> [Exercise instructions]:
Each line that holds the word "before" is to be identified and copied.

- - -

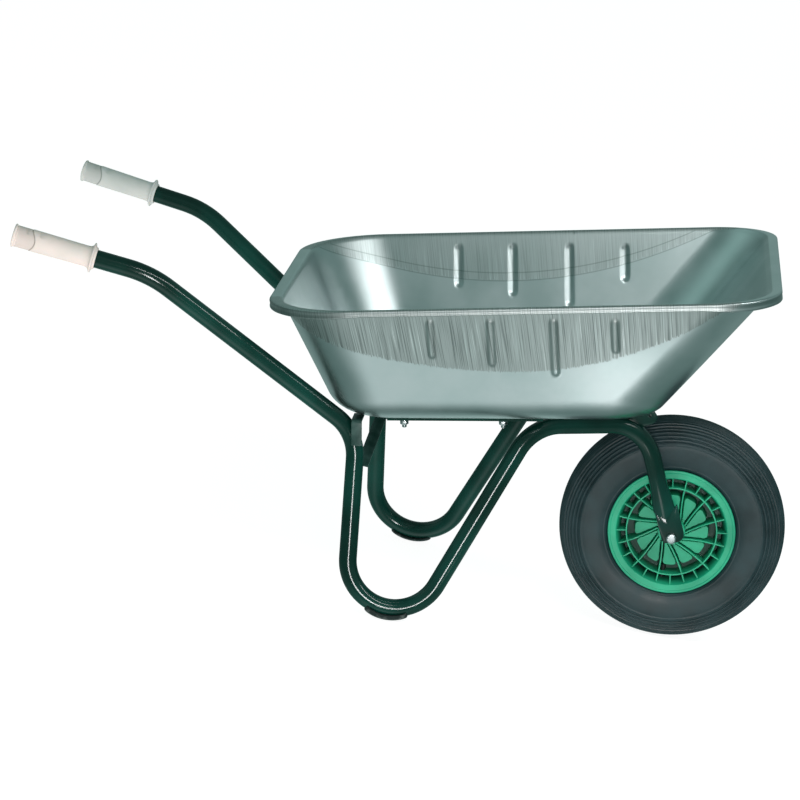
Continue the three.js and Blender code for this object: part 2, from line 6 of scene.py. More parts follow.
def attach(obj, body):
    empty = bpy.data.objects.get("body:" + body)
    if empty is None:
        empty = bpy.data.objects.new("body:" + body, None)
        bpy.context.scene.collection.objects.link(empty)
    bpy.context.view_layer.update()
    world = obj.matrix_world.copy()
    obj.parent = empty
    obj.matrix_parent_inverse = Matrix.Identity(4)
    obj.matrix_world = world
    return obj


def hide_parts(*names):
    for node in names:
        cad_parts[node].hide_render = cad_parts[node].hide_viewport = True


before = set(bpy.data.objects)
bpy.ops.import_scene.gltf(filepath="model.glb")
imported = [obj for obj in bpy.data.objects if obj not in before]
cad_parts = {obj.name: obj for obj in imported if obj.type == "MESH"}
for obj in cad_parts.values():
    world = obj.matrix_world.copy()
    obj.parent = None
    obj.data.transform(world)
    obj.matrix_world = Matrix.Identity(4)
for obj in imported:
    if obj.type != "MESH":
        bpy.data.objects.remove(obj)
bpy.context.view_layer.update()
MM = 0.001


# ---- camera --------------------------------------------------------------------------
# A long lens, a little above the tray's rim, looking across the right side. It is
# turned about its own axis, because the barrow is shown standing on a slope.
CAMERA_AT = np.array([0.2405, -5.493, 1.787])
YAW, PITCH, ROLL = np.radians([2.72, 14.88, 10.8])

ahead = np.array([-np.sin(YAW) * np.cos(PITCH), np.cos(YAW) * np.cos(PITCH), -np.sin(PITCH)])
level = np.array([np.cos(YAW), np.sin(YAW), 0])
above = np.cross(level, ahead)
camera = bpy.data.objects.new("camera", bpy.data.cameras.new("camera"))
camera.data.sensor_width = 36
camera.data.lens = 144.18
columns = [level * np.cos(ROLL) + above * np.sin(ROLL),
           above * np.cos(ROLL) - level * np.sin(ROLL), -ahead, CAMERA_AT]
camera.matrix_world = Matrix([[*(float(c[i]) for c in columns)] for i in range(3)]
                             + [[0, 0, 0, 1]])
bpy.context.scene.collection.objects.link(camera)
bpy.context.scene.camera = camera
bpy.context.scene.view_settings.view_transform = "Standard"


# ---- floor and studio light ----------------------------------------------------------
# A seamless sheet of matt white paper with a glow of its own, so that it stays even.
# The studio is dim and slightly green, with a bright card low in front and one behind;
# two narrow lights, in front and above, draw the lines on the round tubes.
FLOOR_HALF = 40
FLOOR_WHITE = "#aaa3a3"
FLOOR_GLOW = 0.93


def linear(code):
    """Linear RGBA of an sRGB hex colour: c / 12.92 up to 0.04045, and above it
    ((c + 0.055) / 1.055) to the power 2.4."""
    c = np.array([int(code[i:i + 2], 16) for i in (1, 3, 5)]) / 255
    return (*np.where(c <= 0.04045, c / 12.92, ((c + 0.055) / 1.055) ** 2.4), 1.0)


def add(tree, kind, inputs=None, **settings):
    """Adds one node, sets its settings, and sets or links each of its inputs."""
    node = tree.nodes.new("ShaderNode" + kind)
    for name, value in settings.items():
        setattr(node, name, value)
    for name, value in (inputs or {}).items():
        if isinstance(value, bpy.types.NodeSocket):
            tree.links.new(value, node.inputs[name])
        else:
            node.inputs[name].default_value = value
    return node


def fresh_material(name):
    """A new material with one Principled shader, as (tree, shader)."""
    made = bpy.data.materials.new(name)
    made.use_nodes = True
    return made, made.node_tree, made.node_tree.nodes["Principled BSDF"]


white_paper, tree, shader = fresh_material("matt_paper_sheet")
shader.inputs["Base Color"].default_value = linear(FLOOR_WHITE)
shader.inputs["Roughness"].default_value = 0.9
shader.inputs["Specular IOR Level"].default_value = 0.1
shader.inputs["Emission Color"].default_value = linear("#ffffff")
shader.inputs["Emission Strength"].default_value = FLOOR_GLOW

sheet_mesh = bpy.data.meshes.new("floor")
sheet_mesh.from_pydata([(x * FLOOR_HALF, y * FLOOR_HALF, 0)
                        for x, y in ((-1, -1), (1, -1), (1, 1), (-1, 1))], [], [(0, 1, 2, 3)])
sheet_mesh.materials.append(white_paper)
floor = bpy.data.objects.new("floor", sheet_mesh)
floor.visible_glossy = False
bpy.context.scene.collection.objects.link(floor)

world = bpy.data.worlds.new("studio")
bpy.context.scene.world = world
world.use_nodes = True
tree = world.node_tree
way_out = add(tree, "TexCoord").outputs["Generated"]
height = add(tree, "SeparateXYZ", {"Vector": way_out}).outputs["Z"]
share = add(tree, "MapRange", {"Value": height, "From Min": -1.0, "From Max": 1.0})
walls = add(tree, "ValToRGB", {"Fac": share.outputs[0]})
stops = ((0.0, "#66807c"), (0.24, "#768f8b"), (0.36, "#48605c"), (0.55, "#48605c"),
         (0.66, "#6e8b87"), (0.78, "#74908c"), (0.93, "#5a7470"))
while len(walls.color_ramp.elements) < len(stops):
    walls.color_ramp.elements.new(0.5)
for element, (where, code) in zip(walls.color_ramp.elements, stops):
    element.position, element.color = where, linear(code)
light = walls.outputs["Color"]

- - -

> [Task response]:
before = set(bpy.data.objects)
imported = [obj for obj in bpy.data.objects if obj not in before]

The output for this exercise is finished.